The owners of Hubco, Rousch, Atlas, Nishat Group, and Saba Power have met with the Task Force led by Minister for Power Awais Leghari.

However, the discussions appear to be driven by SAPM on Power Muhammad Ali, who was present at the meetings in Rawalpindi. Some owners reported threats of criminal proceedings if they did not comply. “There is a prevailing view within the government that plant owners with other business interests may be more amenable to reducing tariffs, whereas, those solely invested in power projects are less likely to comply. Nonetheless, they may also feel pressured to conform,” said an insider.

Negotiators estimate that this initiative could lead to a maximum reduction of Rs2 per unit in the base tariff. Various government teams are strategizing to encourage IPPs to agree to the requested tariff reductions.

Notably, nearly all power plant owners have been urged to voluntarily announce tariff reductions to set a precedent. Some, like Attock Gen, Liberty Dharki, and Gul Ahmad, have already made reductions, while others are assessing potential changes after discussions with top officials in Islamabad.

Capacity charges: 33 IPPs were paid Rs979.3bn in FY24

“Our position is clear: we are not in breach of the Implementation Agreement, nor has the government claimed we are. Allegations from unnamed government sources are distractions and bad-faith attempts to coerce us into agreeing to unreasonable terms that violate our agreements,” stated a representative from IPPs in Lahore.

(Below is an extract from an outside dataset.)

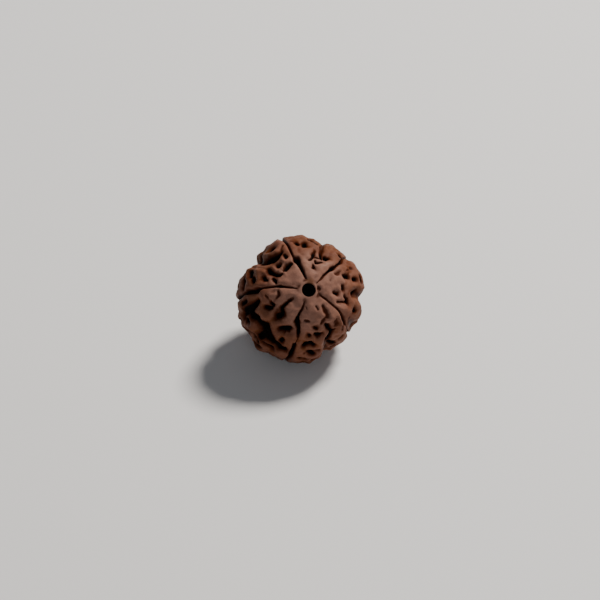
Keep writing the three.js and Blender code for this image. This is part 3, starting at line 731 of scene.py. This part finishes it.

The situation regarding 12 IPPs currently embroiled in litigation at the International Court of Arbitration is also a priority. Government analysts have identified overpayments of Rs50 billion to these IPPs, who, according to Power Minister Leghari, received preferential treatment from the previous administration.

The plan includes shutting down IPPs or Gencos operating at only 20 per cent efficiency, with payments based on net return on equity. Negotiators have been advised to prepare IPPs for a claw back mechanism, as a reduction in return on equity (RoE) may not be beneficial.

The IPPs are claiming higher spreads, which are not justified, and are also disputing fuel components without heat rate audits, in addition to late payment charges. They assert that their equity funding yields higher returns and that they incur higher O&M and insurance costs in dollars.

In a policy statement before the Senate Standing Committee on Power, Minister Leghari announced that the public can expect positive news regarding mutually agreed revised deals with IPPs in the coming weeks, as the task force approaches a conclusion. He clarified that while a reduction of Rs20 per unit is not feasible; the government is exploring ways to achieve reductions of 50 paisa, Re1, or 80 paisa per unit.

“The federal government is actively exploring strategies to lower ‘unbearable’ electricity tariffs by re-bidding tariffs for approximately three dozen operational wind power plants. This effort is part of a broader push to pressure owners of other private power projects to lower their rates,” another insider revealed.

However, some IPP owners have decided to contest the government’s actions on multiple fronts, including international arbitration.

The re-bidding of tariffs for all wind projects, particularly those with higher rates, is under serious consideration. NEPRA’s Tariff Regulations allow for a re-bid of wind power project tariffs every five years, prompting the government to consider re-bidding existing operational power plants totaling approximately 1,850 MW to achieve tariff reductions.

Nevertheless, insiders at Nepra assert that no such re-bidding exercise is currently in progress. Currently, around 12 wind power projects have tariffs of 16 cents per unit, while a similar number benefit from tariffs of 10.5 cents per unit.

A committee headed by Finance Minister Muhammad Aurangzeb is working on reduction in RoEs of public sector power plants which constitute about 60 per cent of total generation.